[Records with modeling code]
------------------------------------
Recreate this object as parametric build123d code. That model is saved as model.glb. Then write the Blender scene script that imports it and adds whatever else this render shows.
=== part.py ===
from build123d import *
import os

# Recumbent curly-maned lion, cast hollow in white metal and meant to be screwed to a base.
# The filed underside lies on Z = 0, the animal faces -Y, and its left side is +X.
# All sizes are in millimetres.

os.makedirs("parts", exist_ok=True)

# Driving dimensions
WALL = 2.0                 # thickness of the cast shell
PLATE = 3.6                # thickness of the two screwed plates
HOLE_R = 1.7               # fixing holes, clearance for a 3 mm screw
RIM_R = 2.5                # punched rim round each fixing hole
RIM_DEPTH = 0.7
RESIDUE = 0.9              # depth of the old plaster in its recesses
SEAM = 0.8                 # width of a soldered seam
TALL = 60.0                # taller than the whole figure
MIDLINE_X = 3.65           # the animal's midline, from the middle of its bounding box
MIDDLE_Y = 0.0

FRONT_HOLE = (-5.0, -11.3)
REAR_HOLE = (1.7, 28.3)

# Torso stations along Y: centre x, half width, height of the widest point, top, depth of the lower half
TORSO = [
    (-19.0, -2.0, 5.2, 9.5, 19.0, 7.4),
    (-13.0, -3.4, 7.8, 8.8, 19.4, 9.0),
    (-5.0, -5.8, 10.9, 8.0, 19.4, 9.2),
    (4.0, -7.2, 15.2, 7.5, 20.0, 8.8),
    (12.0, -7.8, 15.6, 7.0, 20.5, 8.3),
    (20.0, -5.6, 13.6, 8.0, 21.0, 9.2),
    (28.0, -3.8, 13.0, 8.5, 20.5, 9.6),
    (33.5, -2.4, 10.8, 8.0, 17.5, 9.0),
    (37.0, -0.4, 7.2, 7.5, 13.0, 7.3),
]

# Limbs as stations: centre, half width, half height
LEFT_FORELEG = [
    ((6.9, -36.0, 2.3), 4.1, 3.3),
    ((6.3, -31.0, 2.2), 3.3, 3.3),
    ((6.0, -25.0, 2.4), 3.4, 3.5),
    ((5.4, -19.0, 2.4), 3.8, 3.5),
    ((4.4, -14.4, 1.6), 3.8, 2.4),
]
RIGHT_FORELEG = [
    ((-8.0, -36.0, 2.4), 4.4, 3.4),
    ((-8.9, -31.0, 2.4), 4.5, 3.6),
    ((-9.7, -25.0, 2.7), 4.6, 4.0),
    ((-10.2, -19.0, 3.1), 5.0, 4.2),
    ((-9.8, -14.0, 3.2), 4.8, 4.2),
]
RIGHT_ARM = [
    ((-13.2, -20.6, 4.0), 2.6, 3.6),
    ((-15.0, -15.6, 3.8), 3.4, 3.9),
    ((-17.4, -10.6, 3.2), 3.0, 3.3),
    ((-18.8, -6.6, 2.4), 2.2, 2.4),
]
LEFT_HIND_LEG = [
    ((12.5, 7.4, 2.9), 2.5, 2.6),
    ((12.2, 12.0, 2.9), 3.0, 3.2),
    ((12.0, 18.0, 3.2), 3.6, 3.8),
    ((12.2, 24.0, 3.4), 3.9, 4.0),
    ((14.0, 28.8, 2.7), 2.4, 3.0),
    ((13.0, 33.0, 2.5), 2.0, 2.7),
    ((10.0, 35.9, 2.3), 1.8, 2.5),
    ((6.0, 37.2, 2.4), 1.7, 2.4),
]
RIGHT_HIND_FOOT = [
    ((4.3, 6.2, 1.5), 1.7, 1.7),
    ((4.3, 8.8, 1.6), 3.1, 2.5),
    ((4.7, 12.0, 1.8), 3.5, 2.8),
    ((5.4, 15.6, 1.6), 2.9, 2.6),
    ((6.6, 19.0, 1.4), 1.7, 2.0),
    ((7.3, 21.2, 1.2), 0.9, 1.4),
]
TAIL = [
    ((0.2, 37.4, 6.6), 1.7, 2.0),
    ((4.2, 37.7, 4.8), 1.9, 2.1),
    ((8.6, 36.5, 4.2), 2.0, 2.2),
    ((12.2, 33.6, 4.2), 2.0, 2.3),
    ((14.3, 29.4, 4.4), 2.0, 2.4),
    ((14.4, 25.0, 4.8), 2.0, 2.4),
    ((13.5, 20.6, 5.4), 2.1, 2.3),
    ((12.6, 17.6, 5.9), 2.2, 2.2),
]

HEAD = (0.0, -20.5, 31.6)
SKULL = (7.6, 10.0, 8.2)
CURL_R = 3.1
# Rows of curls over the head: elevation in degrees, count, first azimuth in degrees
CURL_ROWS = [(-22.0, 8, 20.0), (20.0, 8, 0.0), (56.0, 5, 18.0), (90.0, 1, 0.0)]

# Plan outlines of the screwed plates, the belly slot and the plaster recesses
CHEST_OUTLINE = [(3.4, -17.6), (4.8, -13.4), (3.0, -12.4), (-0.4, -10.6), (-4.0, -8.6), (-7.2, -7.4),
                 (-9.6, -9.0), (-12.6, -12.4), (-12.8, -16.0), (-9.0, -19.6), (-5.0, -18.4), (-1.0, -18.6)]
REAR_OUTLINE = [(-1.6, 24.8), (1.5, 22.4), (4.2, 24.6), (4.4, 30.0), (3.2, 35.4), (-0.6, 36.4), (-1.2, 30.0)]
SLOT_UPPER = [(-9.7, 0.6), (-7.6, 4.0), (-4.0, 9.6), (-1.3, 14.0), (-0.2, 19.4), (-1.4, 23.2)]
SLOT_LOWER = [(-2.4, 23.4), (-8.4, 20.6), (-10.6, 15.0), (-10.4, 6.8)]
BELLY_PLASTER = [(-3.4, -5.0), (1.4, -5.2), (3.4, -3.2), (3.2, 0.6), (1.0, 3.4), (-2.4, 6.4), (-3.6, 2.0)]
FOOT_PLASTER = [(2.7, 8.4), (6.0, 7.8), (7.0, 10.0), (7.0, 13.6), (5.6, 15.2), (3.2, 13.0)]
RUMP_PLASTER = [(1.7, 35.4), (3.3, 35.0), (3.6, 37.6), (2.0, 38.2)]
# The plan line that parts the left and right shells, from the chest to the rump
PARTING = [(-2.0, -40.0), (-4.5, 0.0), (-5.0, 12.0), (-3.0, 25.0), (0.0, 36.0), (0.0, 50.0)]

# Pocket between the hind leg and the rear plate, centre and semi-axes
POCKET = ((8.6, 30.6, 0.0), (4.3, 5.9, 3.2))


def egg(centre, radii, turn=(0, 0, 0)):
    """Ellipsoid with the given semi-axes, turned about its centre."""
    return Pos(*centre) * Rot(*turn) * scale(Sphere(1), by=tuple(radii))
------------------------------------
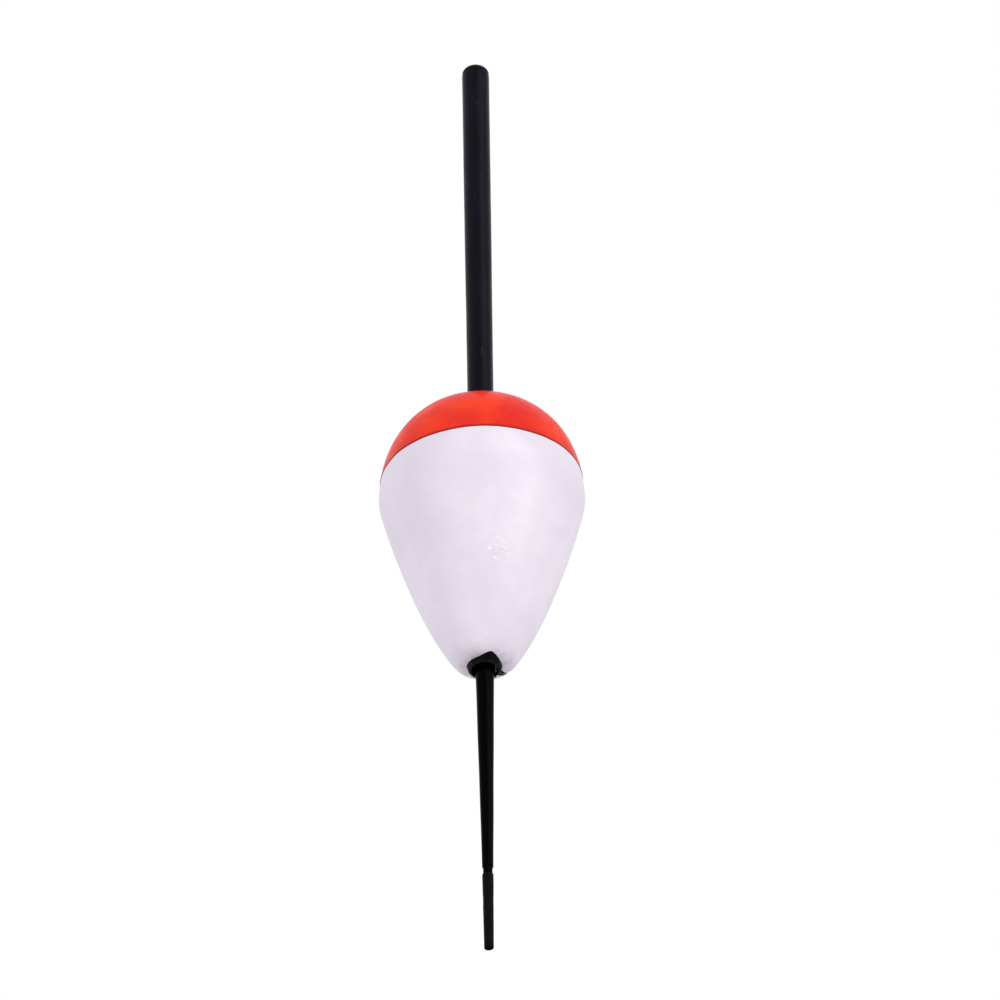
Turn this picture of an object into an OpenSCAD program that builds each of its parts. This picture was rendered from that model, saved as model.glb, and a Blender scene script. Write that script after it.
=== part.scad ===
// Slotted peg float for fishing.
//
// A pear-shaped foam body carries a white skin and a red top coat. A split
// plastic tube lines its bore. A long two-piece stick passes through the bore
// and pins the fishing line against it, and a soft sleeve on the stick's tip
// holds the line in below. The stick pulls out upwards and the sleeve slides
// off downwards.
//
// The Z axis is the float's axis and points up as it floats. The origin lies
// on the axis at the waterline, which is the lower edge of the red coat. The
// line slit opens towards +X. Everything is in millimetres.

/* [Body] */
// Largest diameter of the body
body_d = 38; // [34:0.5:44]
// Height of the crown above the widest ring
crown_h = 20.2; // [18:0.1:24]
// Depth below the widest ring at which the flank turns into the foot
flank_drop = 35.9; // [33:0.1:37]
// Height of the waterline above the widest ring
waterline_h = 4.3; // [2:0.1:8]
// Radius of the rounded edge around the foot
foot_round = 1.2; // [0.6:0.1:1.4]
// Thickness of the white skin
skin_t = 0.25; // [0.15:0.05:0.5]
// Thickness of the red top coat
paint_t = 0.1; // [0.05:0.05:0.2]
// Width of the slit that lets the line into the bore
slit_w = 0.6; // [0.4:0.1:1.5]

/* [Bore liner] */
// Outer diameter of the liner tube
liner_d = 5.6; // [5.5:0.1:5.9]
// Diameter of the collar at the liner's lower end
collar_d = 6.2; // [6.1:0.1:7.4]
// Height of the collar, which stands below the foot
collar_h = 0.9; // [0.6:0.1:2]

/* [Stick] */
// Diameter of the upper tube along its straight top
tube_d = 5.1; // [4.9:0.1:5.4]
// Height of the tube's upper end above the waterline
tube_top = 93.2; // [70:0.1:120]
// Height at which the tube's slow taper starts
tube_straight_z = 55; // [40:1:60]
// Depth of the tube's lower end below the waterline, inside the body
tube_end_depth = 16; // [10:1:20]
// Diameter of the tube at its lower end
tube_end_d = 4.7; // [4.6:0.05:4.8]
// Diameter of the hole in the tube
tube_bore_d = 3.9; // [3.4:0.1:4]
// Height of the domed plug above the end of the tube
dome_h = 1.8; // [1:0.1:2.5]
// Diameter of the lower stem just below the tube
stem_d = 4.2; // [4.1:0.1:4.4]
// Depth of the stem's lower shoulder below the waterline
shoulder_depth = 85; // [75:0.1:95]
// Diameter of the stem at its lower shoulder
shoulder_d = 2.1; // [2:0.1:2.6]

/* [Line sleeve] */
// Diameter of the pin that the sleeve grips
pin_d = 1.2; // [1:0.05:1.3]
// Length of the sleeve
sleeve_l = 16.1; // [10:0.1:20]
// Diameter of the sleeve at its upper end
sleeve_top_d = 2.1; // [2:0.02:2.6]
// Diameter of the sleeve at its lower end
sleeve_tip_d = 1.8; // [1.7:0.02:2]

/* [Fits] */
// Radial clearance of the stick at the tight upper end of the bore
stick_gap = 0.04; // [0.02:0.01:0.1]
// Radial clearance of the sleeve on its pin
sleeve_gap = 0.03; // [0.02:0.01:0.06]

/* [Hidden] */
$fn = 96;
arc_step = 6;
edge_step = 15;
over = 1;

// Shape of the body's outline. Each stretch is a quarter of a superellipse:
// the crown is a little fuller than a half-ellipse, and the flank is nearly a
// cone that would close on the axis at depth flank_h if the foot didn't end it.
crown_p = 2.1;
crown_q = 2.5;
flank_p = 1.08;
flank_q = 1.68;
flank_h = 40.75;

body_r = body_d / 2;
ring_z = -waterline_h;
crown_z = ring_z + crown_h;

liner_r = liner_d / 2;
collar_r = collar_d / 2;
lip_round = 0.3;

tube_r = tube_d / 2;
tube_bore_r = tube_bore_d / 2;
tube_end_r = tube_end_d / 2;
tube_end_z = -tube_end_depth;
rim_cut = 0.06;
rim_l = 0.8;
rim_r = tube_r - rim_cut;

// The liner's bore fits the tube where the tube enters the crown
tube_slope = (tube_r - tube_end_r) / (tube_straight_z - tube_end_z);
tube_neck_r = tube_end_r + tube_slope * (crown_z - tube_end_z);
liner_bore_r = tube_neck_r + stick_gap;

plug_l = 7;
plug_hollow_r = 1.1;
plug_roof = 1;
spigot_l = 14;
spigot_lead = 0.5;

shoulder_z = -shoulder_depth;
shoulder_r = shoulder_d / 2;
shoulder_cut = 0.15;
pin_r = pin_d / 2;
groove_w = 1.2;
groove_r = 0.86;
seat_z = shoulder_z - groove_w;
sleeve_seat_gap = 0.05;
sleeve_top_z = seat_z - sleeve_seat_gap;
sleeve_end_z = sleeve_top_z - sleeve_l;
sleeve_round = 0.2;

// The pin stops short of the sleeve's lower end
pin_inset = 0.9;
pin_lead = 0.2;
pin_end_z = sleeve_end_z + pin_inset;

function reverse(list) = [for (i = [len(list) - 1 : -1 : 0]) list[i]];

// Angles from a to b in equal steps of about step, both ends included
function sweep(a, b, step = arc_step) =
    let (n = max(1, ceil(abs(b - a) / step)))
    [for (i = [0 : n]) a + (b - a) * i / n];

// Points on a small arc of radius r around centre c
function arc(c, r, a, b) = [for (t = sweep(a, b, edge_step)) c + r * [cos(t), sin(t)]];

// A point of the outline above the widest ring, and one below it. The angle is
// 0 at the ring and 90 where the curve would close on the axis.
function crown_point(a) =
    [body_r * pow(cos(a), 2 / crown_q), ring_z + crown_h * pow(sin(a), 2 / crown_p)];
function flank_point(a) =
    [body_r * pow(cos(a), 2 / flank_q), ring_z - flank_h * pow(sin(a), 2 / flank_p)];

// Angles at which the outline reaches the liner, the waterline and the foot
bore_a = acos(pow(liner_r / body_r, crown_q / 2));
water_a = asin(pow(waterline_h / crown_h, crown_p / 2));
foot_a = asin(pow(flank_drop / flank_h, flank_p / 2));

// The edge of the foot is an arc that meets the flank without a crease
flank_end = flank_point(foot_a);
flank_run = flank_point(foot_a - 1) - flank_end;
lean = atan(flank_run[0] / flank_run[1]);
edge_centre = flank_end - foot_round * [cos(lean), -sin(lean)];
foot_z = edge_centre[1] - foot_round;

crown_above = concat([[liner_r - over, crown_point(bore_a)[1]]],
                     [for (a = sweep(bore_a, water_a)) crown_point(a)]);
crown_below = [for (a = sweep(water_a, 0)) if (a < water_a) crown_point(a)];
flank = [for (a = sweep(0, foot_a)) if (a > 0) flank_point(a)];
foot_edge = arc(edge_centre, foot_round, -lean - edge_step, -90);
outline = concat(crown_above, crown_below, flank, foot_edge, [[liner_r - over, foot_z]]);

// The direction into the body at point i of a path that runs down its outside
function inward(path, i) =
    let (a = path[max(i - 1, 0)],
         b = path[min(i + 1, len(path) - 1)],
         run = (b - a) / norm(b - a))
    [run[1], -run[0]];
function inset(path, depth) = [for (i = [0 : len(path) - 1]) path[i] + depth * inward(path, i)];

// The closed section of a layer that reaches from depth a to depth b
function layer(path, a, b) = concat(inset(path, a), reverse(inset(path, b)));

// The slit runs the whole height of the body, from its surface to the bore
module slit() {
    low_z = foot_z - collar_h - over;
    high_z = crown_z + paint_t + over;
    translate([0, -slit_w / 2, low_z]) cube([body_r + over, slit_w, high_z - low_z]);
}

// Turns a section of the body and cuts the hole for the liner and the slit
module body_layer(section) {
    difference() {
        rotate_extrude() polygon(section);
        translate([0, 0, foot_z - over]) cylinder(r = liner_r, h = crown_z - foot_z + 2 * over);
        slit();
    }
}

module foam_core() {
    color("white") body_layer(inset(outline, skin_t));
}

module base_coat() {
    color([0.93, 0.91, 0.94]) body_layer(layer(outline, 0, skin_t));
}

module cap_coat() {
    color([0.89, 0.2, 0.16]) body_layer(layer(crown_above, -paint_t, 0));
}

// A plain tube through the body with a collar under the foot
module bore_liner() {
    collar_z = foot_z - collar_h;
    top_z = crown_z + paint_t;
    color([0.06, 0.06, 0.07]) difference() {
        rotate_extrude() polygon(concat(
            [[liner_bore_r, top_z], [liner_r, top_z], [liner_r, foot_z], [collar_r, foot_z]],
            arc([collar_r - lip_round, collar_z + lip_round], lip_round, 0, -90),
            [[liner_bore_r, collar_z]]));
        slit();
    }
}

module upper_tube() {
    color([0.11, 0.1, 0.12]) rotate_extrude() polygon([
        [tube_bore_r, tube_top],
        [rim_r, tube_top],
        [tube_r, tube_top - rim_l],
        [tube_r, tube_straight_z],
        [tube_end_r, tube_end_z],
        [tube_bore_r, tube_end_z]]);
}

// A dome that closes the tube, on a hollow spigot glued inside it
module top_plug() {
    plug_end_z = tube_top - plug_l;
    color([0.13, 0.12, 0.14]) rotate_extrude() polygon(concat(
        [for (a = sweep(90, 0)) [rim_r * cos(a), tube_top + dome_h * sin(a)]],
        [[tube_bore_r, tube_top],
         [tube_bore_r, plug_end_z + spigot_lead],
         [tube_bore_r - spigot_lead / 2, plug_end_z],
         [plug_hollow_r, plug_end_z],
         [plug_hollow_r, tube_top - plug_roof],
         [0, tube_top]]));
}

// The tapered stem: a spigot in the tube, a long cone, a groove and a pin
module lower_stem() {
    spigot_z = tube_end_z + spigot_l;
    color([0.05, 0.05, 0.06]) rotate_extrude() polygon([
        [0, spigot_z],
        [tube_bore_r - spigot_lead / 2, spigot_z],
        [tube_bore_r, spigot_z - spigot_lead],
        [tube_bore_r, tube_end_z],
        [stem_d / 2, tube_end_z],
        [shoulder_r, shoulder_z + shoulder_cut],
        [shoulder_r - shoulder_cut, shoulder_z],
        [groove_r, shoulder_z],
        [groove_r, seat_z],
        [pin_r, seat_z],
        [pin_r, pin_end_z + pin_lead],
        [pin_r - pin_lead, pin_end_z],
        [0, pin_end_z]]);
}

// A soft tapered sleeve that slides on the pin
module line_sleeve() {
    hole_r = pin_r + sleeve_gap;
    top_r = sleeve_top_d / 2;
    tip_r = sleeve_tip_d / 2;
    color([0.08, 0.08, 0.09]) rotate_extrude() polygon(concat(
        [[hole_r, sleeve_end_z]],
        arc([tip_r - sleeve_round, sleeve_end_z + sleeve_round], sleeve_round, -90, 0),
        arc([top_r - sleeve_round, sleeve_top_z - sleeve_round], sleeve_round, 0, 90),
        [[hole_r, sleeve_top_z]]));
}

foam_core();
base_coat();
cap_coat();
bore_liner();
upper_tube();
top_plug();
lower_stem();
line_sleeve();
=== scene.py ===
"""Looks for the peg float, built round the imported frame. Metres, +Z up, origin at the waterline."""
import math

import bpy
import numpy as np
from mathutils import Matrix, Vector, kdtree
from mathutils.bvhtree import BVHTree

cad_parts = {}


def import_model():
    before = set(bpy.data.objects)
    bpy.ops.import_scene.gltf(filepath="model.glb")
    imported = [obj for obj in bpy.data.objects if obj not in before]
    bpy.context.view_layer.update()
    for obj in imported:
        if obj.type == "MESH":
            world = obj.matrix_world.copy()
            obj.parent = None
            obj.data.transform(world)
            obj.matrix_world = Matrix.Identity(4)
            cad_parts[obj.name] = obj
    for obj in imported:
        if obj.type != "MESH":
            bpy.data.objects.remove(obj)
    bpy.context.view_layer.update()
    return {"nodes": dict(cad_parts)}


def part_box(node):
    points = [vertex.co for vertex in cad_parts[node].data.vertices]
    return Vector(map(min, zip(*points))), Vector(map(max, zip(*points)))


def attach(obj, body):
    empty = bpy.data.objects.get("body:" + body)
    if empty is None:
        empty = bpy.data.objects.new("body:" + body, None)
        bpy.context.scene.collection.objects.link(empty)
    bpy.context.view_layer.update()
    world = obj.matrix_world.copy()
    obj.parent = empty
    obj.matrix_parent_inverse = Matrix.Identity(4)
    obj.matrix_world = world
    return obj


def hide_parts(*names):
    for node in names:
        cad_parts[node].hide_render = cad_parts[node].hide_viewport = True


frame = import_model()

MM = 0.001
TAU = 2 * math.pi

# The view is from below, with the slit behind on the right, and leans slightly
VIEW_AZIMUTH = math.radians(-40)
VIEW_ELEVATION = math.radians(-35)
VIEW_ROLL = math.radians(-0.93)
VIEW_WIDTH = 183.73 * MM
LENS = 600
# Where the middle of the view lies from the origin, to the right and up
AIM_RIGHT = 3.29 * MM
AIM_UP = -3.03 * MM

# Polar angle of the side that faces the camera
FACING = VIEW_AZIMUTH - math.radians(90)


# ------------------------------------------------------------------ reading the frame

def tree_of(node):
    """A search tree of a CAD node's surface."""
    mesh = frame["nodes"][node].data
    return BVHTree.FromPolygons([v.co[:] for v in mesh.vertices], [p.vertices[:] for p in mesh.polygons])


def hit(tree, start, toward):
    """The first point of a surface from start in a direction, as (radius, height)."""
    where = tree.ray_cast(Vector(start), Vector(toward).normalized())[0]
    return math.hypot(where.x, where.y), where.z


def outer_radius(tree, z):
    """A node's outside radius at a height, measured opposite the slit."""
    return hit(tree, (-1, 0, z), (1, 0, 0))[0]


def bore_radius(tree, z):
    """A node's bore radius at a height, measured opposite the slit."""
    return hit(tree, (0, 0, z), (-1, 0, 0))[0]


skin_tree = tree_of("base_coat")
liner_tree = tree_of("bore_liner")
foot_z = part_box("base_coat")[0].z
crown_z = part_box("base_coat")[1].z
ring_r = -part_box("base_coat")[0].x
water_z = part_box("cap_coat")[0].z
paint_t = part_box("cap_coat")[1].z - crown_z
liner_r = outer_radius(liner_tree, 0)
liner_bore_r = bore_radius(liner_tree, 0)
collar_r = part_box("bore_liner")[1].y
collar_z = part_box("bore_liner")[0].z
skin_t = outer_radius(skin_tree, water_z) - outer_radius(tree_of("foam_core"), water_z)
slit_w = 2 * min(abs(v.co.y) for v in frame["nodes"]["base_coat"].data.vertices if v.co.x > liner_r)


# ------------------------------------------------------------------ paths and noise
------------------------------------
=== Problem description ===
Return, unchanged, the run of lines above that opens with the line containing "slides on the pin" and closes with the line containing "if empty is". Include both.

=== Solution ===
// A soft tapered sleeve that slides on the pin
module line_sleeve() {
    hole_r = pin_r + sleeve_gap;
    top_r = sleeve_top_d / 2;
    tip_r = sleeve_tip_d / 2;
    color([0.08, 0.08, 0.09]) rotate_extrude() polygon(concat(
        [[hole_r, sleeve_end_z]],
        arc([tip_r - sleeve_round, sleeve_end_z + sleeve_round], sleeve_round, -90, 0),
        arc([top_r - sleeve_round, sleeve_top_z - sleeve_round], sleeve_round, 0, 90),
        [[hole_r, sleeve_top_z]]));
}

foam_core();
base_coat();
cap_coat();
bore_liner();
upper_tube();
top_plug();
lower_stem();
line_sleeve();
=== scene.py ===
"""Looks for the peg float, built round the imported frame. Metres, +Z up, origin at the waterline."""
import math

import bpy
import numpy as np
from mathutils import Matrix, Vector, kdtree
from mathutils.bvhtree import BVHTree

cad_parts = {}


def import_model():
    before = set(bpy.data.objects)
    bpy.ops.import_scene.gltf(filepath="model.glb")
    imported = [obj for obj in bpy.data.objects if obj not in before]
    bpy.context.view_layer.update()
    for obj in imported:
        if obj.type == "MESH":
            world = obj.matrix_world.copy()
            obj.parent = None
            obj.data.transform(world)
            obj.matrix_world = Matrix.Identity(4)
            cad_parts[obj.name] = obj
    for obj in imported:
        if obj.type != "MESH":
            bpy.data.objects.remove(obj)
    bpy.context.view_layer.update()
    return {"nodes": dict(cad_parts)}


def part_box(node):
    points = [vertex.co for vertex in cad_parts[node].data.vertices]
    return Vector(map(min, zip(*points))), Vector(map(max, zip(*points)))


def attach(obj, body):
    empty = bpy.data.objects.get("body:" + body)
    if empty is None:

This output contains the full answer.